S. Korea: We’re trying to save those N. Korean refugees in Chinese custody

The ROK Foreign Ministry has made a public statement about the case of the 29 refugees arrested by China, whose case I first noted here last week. The statement is a good sign, because it means that Park Geun-Hye’s government is linking China’s treatment of North Korean refugees to the quality of South Korea’s relations with China:

The Foreign Ministry on Wednesday pledged to make all diplomatic efforts to prevent 29 North Korean defectors being deported from China back to their repressive home country.

On July 15-17, the defectors and six of their South Korean helpers were arrested in Qingdao and Kunming in China. [Chosun Ilbo]
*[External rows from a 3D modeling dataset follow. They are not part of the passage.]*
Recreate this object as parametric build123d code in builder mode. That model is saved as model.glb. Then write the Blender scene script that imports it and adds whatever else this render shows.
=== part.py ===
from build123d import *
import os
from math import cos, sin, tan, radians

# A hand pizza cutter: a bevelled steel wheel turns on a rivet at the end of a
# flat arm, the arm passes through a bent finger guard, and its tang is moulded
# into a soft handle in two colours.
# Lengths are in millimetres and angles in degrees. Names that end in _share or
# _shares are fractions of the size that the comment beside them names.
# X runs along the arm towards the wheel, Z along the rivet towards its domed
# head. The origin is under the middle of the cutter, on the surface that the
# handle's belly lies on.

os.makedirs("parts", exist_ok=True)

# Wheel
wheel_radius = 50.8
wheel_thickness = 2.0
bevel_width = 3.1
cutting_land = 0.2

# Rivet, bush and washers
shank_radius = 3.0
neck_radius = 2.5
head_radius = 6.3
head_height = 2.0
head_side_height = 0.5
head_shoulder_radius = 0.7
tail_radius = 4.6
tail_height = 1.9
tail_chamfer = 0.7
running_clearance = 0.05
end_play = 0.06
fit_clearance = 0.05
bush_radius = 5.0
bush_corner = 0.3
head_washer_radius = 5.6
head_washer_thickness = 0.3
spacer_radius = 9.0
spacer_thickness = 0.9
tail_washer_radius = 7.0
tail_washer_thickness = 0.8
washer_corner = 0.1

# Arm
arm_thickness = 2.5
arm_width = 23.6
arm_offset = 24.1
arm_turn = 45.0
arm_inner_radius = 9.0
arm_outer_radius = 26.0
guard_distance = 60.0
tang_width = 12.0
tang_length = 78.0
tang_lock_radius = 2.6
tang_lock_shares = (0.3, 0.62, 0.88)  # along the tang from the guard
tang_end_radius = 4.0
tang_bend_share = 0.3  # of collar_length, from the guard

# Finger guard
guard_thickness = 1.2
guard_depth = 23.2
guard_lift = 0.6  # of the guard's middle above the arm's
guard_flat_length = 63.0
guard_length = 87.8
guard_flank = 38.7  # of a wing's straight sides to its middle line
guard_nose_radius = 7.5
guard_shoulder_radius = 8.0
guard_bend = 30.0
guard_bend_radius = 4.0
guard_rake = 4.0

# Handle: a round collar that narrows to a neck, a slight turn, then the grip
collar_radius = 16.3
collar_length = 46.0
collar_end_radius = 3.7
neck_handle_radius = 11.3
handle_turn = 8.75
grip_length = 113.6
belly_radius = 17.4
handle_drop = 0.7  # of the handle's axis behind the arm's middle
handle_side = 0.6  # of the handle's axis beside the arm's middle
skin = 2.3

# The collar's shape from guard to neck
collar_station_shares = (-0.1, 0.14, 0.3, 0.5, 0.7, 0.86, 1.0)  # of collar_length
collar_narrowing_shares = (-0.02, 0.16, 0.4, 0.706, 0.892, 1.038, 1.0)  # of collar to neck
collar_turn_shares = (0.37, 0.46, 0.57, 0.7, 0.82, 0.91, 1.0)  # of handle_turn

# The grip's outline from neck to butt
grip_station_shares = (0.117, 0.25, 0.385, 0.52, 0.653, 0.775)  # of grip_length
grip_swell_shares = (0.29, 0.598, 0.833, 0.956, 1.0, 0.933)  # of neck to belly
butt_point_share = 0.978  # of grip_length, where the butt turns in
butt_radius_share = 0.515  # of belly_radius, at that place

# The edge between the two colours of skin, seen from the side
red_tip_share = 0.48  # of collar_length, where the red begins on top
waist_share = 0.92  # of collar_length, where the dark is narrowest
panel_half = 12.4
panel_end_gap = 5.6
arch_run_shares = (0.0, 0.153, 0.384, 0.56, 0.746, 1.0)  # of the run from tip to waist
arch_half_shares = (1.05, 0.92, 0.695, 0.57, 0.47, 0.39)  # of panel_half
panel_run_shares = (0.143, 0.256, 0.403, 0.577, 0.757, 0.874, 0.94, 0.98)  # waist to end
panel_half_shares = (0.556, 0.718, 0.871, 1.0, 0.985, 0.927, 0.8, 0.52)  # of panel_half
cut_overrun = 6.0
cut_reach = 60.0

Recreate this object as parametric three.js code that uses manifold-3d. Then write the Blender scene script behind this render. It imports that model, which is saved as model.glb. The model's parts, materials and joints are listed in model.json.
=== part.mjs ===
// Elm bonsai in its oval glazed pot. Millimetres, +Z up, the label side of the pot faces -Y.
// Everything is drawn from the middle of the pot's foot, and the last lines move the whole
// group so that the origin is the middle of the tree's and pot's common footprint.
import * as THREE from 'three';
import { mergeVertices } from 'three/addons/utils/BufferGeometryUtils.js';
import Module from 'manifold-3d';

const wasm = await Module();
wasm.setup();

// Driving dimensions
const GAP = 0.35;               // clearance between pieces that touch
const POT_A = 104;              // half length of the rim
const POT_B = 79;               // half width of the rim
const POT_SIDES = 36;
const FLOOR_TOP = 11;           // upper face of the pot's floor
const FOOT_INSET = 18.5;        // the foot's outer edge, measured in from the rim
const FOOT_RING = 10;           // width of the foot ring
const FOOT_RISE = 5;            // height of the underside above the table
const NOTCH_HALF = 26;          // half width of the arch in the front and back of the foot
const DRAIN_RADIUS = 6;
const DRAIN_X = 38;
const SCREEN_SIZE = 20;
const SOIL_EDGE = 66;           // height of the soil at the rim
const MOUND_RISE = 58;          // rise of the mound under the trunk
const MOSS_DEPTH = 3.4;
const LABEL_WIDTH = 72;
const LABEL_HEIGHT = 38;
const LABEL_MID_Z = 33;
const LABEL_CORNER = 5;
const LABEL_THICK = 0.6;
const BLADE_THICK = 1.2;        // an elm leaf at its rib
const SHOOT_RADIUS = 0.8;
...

Some of the North Koreans were arrested in Qingdao, and others were picked up along the Underground Railroad to Southeast Asia. The ChiComs have taken them to the infamous Tumen Detention Center, just across the border from North Korea. The next stop is either this, or this.

A staffer of an agency helping defectors said, “Chinese authorities may have wanted to move them quietly to the border and deport them before anyone notices, so this is making things awkward for Beijing.” [….]

A relative of one of the defectors said, “The Tumen detention center is stopping the families from speaking to them. If they’re deported to the North, they’ll definitely be sent to a concentration camp.”

The defectors, most of whom are of families, left Cheongjin and Musan, North Hamgyong Province or Hyesan, Ryanggang Province in June and July. They include a couple in their 60s and a one-year-old baby girl.

Unfortunately, that new consular agreement between China and South Korea hasn’t taken effect yet, so the South Korean government hasn’t even been given access to its own nationals.

But perhaps I’m making too much of that agreement. After all, China signed the Refugee Convention, and yet it treats that Convention like so much one-ply bathroom tissue. No piece of paper, no word of honor, and nothing resembling conscience will ever make China do what’s right. Only pressure can do that.